We agree with the family court judge that defendant is a
vexatious litigant, as evidenced by his thirty-five motions
asserting the same claims and demanding the same relief. Defendant
repeatedly failed to make a prima facie showing of changed
circumstances justifying the requested relief. See Lepis v. Lepis,
83 N.J. 139, 157-59 (1980). It is within the court's power to
impose sanctions on a self-represented party for frivolous
litigation. Zehl v. City of Elizabeth Bd. of Educ., 426 N.J.
Super. 129, 141 (App. Div. 2012) ("Judges retain the inherent
authority to impose reasonable conditions on motion practice to
8 A-3465-15T2
allow for appropriate case management and the efficient and
effective administration of the case.")
In this case, because defendant is indigent and receives
disability, the judge properly recognized that money sanctions
would have been unfair. As the usual form of deterrence would
have economically disadvantaged defendant, the judge, after
reviewing the entire file and finding that defendant’s repetitive
and constant motions were vexatious, appropriately tailored her
order by requiring leave of court before defendant could file
future motions.5
We find that the judge's sanction was a suitable exercise of
judicial discretion imposed to ensure that defendant refrains from
filing repetitive motions and was not an abuse of discretion.

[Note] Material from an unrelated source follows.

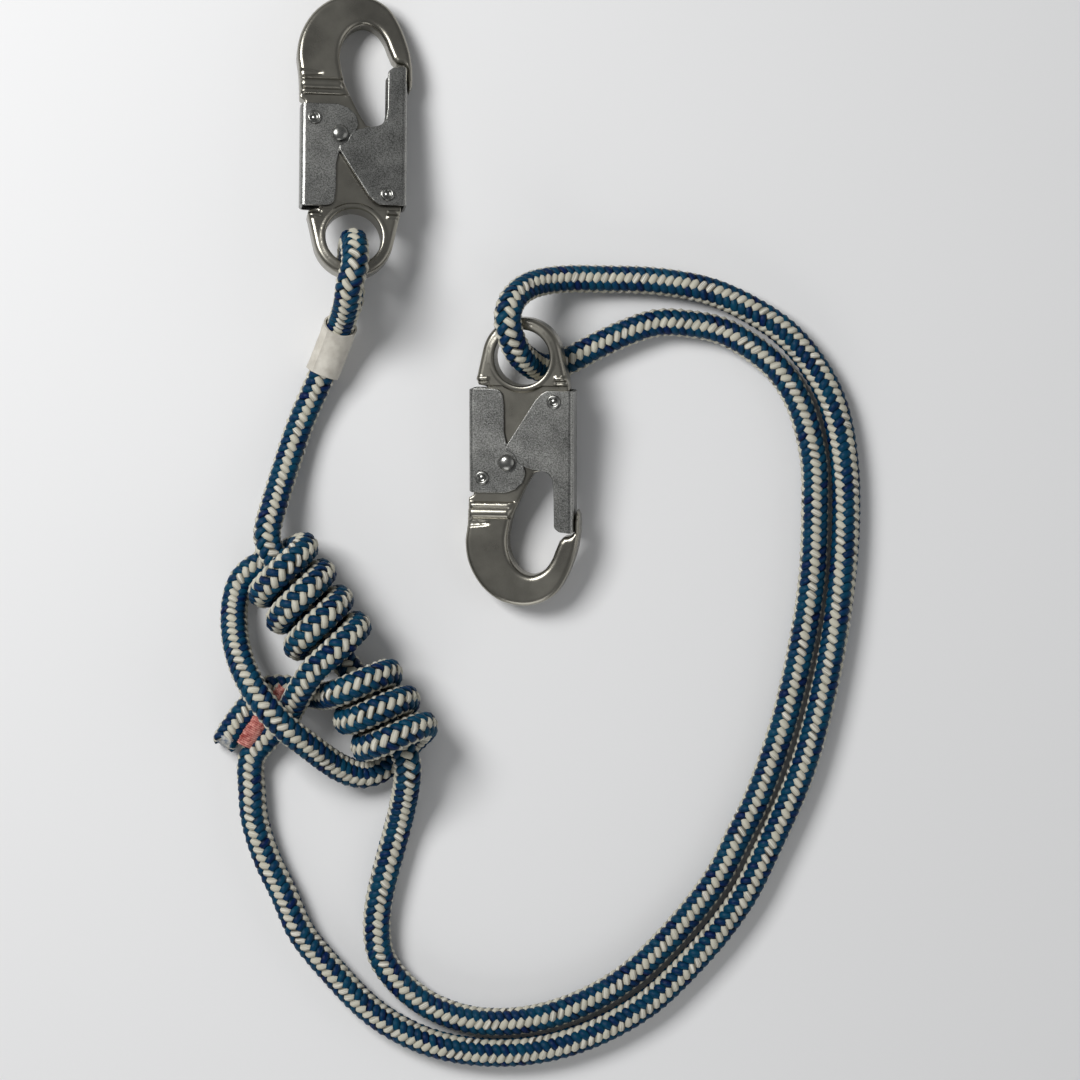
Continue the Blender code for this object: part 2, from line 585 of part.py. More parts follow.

Similarly, we find that the judge's order dated March 18, 2016,
was supported by competent and credible evidence as defendant
failed to make a prima facie showing of changed circumstances
entitling him to the requested relief.
Affirmed.
5
According to the transcript of the March 18, 2016 motion hearing,
plaintiff had not filed a motion for "nearly a decade," and had
no opposition to the judge's ruling that neither party would be
permitted to file future motions absent leave of court.